For investors, that is the uncomfortable part. Sorry, let’s put it more plainly: the problem is not oil at $105 on its own. The problem is oil at $105 when equity valuations already assume a clean landing, lower rates and no serious disruption to global trade.

That is a fragile setup. Higher oil prices squeeze consumers. They raise transport and input costs. They hit companies with weak pricing power. They support energy producers but hurt sectors built on cheap fuel, stable supply chains and falling discount rates. They also force investors to think again about geopolitical risk after years of treating it as noise.

The lesson from this chart is not that another 2008 oil peak is coming.
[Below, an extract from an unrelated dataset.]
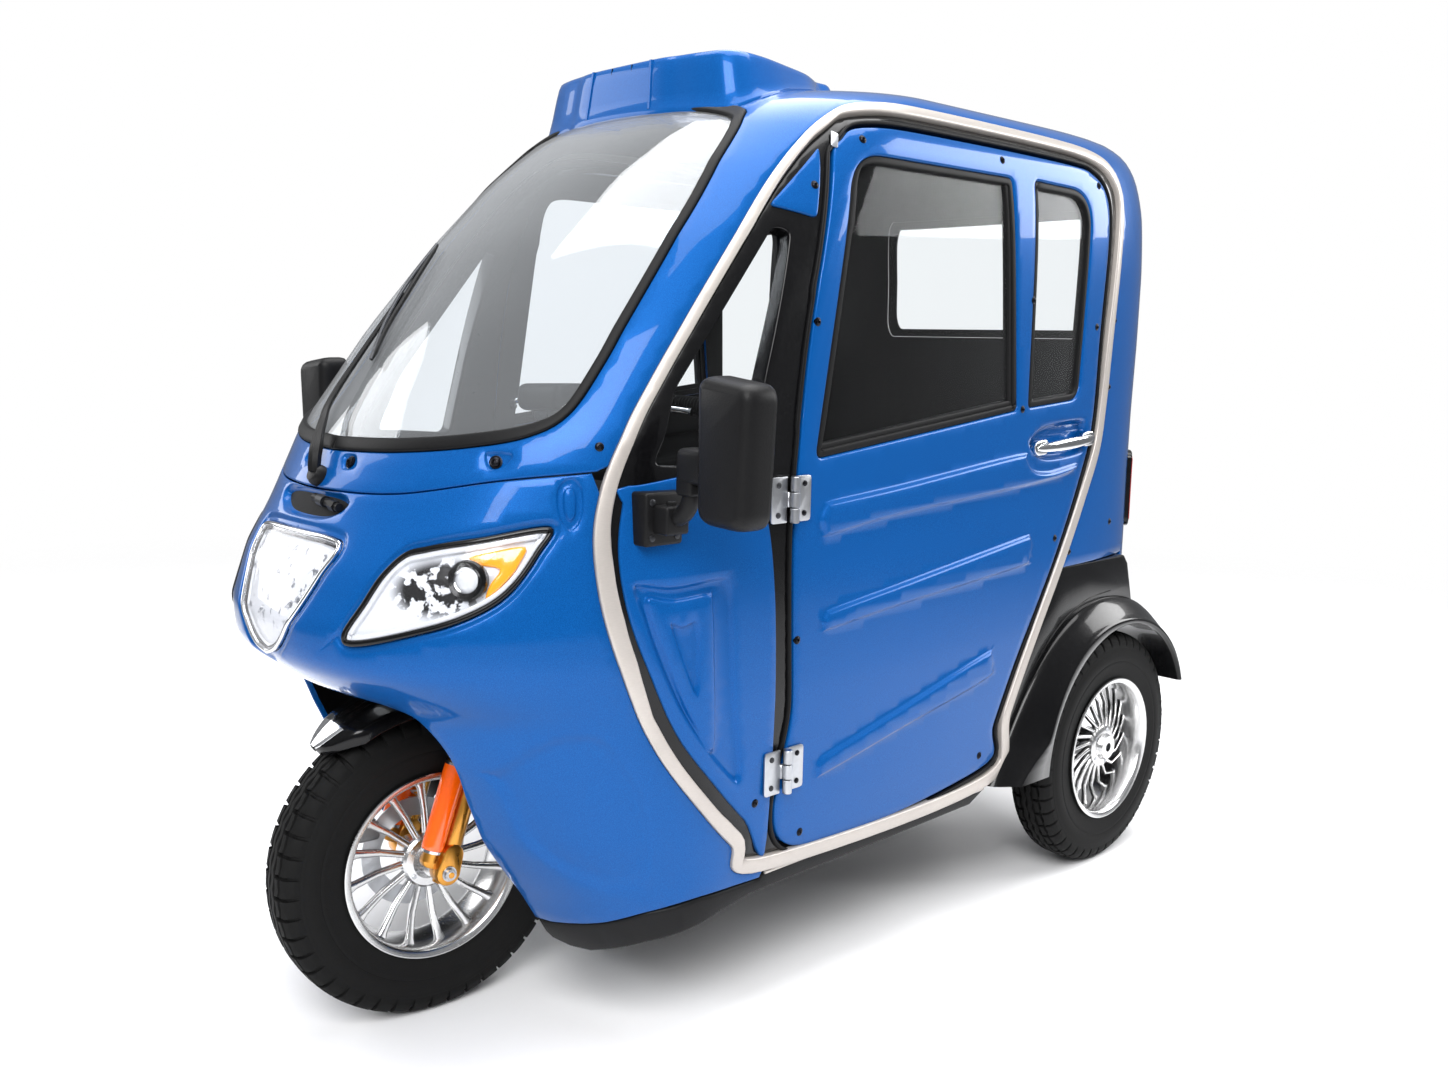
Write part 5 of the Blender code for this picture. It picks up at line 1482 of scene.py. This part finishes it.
fork_parts = fork_side(1.0, "_l") + fork_side(-1.0, "_r")
fork_parts.append(block("crown", (-0.098, HUB[1] - 0.176, CROWN_Z - 0.012),
                        (0.098, HUB[1] - 0.116, CROWN_Z + 0.012), 0.006, DARK_ALLOY))
fork_parts.append(knob("stem", [(0.0, 0.0140), (0.415, 0.0140)], HUB - DIR * 0.428, DIR, STEEL))
fork_parts.append(knob("front_axle", [(-0.108, 0.0096), (0.108, 0.0096)], AXLE, (1, 0, 0), ZINC))
steering_piece("fork_skin", fork_parts, "fork")
for side, name in ((1.0, "left"), (-1.0, "right")):
    steering_piece("shock_skin_" + name[0], shock_side(side, name[0]), "shock_" + name)
print("fork and shocks placed")


# %% Brake caliper
caliper = AXLE + np.array([-0.050, 0.098 * math.cos(2.6), 0.098 * math.sin(2.6)])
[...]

It may not be. The lesson is that oil still has the power to interrupt the story markets want to tell themselves.

The world is building a new energy system, but it has not escaped the old one. Until it does, a war near the Gulf can still move inflation expectations, bond yields, equity multiples and consumer confidence. WTI above $100 is not the end of the world. It is a warning that geopolitics is back inside the price of money.